A central theme of the talk was the widening imbalance between compute density and I/O capability. Harris traced how chip sizes have expanded over time, from roughly centimeter-scale dies two decades ago to today’s multi-thousand-square-millimeter devices. Compute scales with die area, but I/O scales with die perimeter. Because high-speed SerDes must sit at the edge of a chip for signal-integrity reasons, the ability to move data off-chip has not kept pace with the growth of on-chip compute. Harris presented this mismatch as a fundamental motivation for photonics: while compute capability has increased by orders of magnitude over the past 30 years, interconnect bandwidth has advanced far more slowly.
He connected these physical constraints to contemporary AI cluster design. In today’s architectures, fast communication occurs within scale-up domains, while scale-out networks between pods are significantly slower. According to Harris, AI architects work hard to keep workloads within the fast scale-up region, because crossing into scale-out paths introduces sharp performance penalties. Copper interconnects, he said, can realistically support on the order of hundreds of GPUs before running into distance and shoreline limits, while customer roadmaps toward the end of the decade point to per-GPU I/O requirements approaching 100 Tb/s.
Harris then outlined how Lightmatter views the photonics roadmap. The industry began with pluggable optical modules operating at 800G and 1.6T, but those devices are constrained by power density and form factor. Near-packaged optics (NPO) reduce energy per bit by shortening electrical paths and simplifying SerDes. Beyond that lies co-packaged optics (CPO) on advanced packaging platforms, followed by photonic interposers that allow communication across the full surface of a chip rather than only around its edges. Harris said Lightmatter is actively developing products across NPO, CPO, and interposer-based architectures, all implemented in silicon today.
As a concrete example, Harris highlighted Lightmatter’s Passage platform.
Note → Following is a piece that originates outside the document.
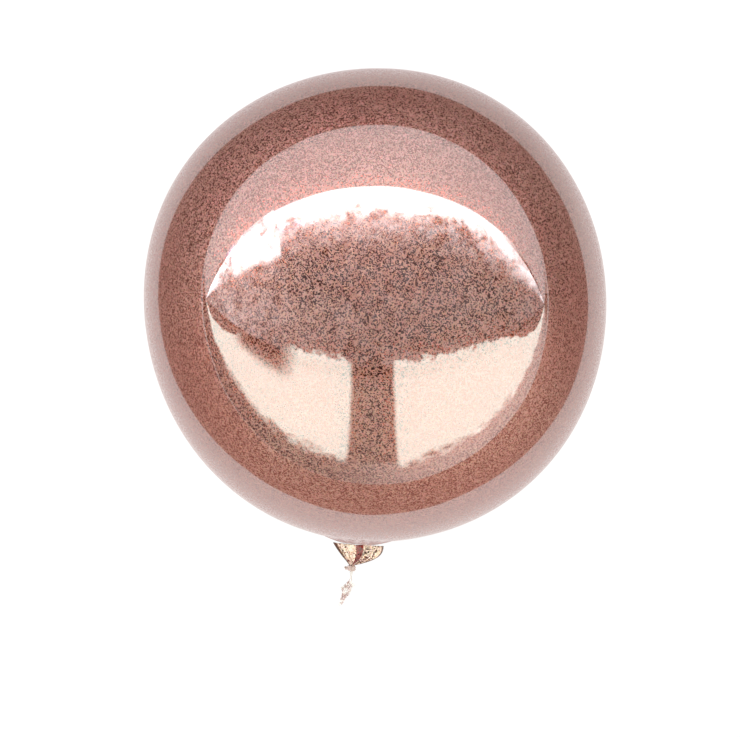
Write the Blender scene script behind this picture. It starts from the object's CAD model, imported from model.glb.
# %% [markdown]
# # A glitter sphere balloon
# This lesson dresses a balloon of metallised film. Its construction comes ready as a frame of plain
# solids: the inflated envelope, the film tab under it, the tie at the throat, and the end of the clear
# filling valve. The frame is loaded first, and everything made here is placed from it.

# %% Load the frame
import math

import bmesh
import bpy
from mathutils import Matrix, Vector, noise


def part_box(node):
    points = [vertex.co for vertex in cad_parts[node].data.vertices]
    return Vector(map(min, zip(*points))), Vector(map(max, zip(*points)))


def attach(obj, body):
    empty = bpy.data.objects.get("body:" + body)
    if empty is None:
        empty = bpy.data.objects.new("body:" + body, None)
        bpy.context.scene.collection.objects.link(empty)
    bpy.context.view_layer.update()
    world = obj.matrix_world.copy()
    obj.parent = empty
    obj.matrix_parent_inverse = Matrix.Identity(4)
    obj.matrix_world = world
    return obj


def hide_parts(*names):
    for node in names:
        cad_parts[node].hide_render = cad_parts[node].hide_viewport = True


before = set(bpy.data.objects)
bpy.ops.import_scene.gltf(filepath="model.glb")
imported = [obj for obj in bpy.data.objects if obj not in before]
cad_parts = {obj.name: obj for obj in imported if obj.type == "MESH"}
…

Passage M1000 delivers approximately 114 Tb/s on a single chip and supports up to 2.5 kW of power delivery per package, corresponding to power densities around 1.4 W/mm². Built using advanced 3D integration, Passage places compute stacks directly on top of a dense photonic I/O layer. Harris emphasized that optical circuit switching is integrated into Passage, enabling lane remapping, redundancy, and isolation of failed nodes—capabilities he described as important for reliability in co-packaged optical systems at scale.
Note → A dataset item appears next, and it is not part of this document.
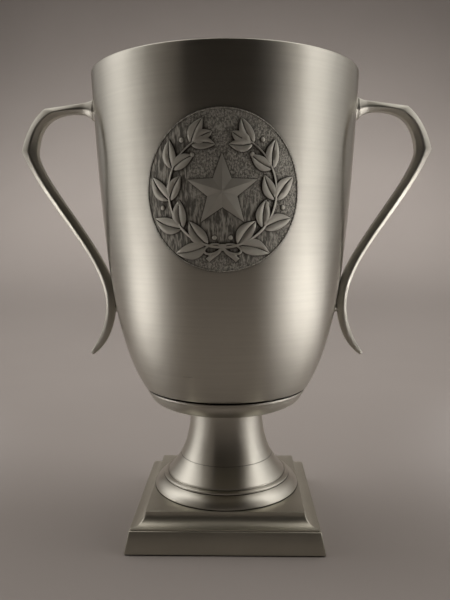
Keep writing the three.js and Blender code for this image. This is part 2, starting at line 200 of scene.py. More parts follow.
class Nodes:
    """A node tree and short ways to add and join its nodes."""

    def __init__(self, tree):
        self.tree = tree

    def node(self, kind, **settings):
        """A new node with some of its settings changed."""
        made = self.tree.nodes.new(kind)
        for key, value in settings.items():
            setattr(made, key, value)
        return made

    def join(self, source, target):
        self.tree.links.new(source, target)

    def coordinates(self, scale):
        """Object coordinates, stretched by a scale for each axis."""
        where = self.node("ShaderNodeTexCoord")
        mapping = self.node("ShaderNodeMapping")
        mapping.inputs["Scale"].default_value = scale
        self.join(where.outputs["Object"], mapping.inputs["Vector"])
        return mapping.outputs["Vector"]

    def noise(self, scale, detail=4, roughness=0.55):
        """Noise over the surface, with its own scale along each axis."""
        texture = self.node("ShaderNodeTexNoise")
        texture.inputs["Scale"].default_value = 1
        texture.inputs["Detail"].default_value = detail
        texture.inputs["Roughness"].default_value = roughness
        self.join(self.coordinates(scale), texture.inputs["Vector"])
        return texture.outputs["Fac"]

    def spread(self, value, low, high, source=(0.3, 0.7)):
        """Maps a value from its source range on to low..high."""
        made = self.node("ShaderNodeMapRange")
        made.inputs["From Min"].default_value = source[0]
        made.inputs["From Max"].default_value = source[1]
        made.inputs["To Min"].default_value = low
        made.inputs["To Max"].default_value = high
        self.join(value, made.inputs["Value"])
        return made.outputs["Result"]

    def math(self, operation, first, second):
        """A Math node's result for two values, each a socket or a number."""
        made = self.node("ShaderNodeMath", operation=operation)
        for slot, value in ((0, first), (1, second)):
            if isinstance(value, (int, float)):
                made.inputs[slot].default_value = value
            else:
                self.join(value, made.inputs[slot])
        return made.outputs["Value"]

    def ramp(self, value, stops):
        """A colour ramp whose stops are (place, colour)."""
        made = self.node("ShaderNodeValToRGB")
        points = made.color_ramp.elements
        while len(points) < len(stops):
            points.new(0.5)
        for point, (place, colour) in zip(points, stops):
            point.position = place
            point.color = (*colour, 1)
        self.join(value, made.inputs["Fac"])
        return made.outputs["Color"]

    def mix(self, share, first, second, blend="MIX"):
        """Mixes two colours, each a socket or a plain colour."""
        made = self.node("ShaderNodeMix", data_type="RGBA", blend_type=blend)
        for slot, value in ((0, share), (6, first), (7, second)):
            if isinstance(value, tuple):
                made.inputs[slot].default_value = (*value, 1)
            elif isinstance(value, (int, float)):
                made.inputs[slot].default_value = value
            else:
                self.join(value, made.inputs[slot])
        return made.outputs[2]

    def bump(self, height, strength, distance, under=None):
        """A bump up to a distance deep, which may lie over another bump."""
        made = self.node("ShaderNodeBump")
        made.inputs["Strength"].default_value = strength
        made.inputs["Distance"].default_value = distance
        self.join(height, made.inputs["Height"])
        if under is not None:
            self.join(under, made.inputs["Normal"])
        return made.outputs["Normal"]


class Shader(Nodes):
    """The nodes of a new Principled material."""

    def __init__(self, name):
        self.material = bpy.data.materials.new(name)
        self.material.use_nodes = True
        super().__init__(self.material.node_tree)
        self.main = self.tree.nodes["Principled BSDF"]

    def set(self, **values):
        """Sets the Principled shader's own sockets."""
        for key, value in values.items():
            self.main.inputs[key.replace("_", " ")].default_value = value

    def tarnish_and_painted_shade(self, colour, reach, open_range):
        """Darkens a metal where other surfaces shelter it, within a reach. This is painted shade,
        and in the relief's corners also antique blackening.
        """
        shelter = self.node("ShaderNodeAmbientOcclusion", samples=8)
        shelter.inputs["Distance"].default_value = reach
        open_share = self.spread(shelter.outputs["AO"], 0.0, 1.0, open_range)
        return self.mix(open_share, PEWTER_DARK, colour)

    def finished(self, colour, roughness, normal, metallic=1.0):
        """The material, with its colour, roughness and bump joined."""
        for key, source in (("Base Color", colour), ("Roughness", roughness), ("Normal", normal)):
            self.join(source, self.main.inputs[key])
        self.set(Metallic=metallic)
        return self.material


def shade(colour, factor):
    """A colour made lighter or darker."""
    return tuple(min(1.0, c * factor) for c in colour)


PEWTER = (0.55, 0.53, 0.465)
OLIVE_PEWTER = (0.5, 0.475, 0.4)
# PEWTER_DARK is laid into sheltered hollows as painted shade, and on the relief also as antique
# blackening.
PEWTER_DARK = (0.07, 0.063, 0.055)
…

He also detailed Lightmatter’s Bobcat and Endeavor platforms, which focus on bidirectional optical links. By combining transmit and receive paths onto a single fiber, bidirectional optics reduce fiber count and lower total cost of ownership. Bobcat delivers 800 Gb/s per fiber using NRZ signaling, with raw bit-error rates on the order of 10⁻¹⁰ without forward error correction. Endeavor doubles that bandwidth to 1.6 Tb/s per fiber using PAM4 signaling. Across these platforms, Harris cited measured energy efficiencies of roughly 2.6 to 3 picojoules per bit for the photonics and laser components, operation over fiber lengths up to one kilometer, and tolerance to rapid temperature excursions.
Harris presented system-level results from a Lightmatter paper that received a Best Industry Paper award at Hot Interconnects. Using a modeled 576-GPU cluster with 32 Tb/s of I/O per GPU, the analysis showed that photonic scale-up networks significantly reduced training time for mixture-of-experts workloads. As the number of experts increased from 32 to 256, the Passage-enabled architecture achieved training-time improvements ranging from about 1.5× to 2.7× compared with a conventional multi-pod alternative. Harris framed these gains as the result of alleviating communication bottlenecks rather than changes to model architecture.
Throughout the keynote, Harris avoided prescribing a single “correct” link format. He noted that Lightmatter supports multiple generations—56G, 112G, 224G, and 448G—and both standards-compliant links, such as DR4, and custom DWDM designs. He identified 224G as a likely crossover point for many deployments, while noting that some customers are evaluating 448G and others are prioritizing lower-latency DWDM links at lower per-lane rates. All Lightmatter links, he said, are compatible with bidirectional operation.
Harris closed by reflecting on Lightmatter’s trajectory since its founding at MIT in 2017. He described the company’s early years as focused on articulating the vision for photonic computing and interconnect, and the current phase as one of execution—delivering manufacturable, reliable silicon rather than “PowerPoint photonics.” The emphasis, he said, has shifted to engineering rigor and deployment at scale, as photonics moves from promise to production in AI infrastructure.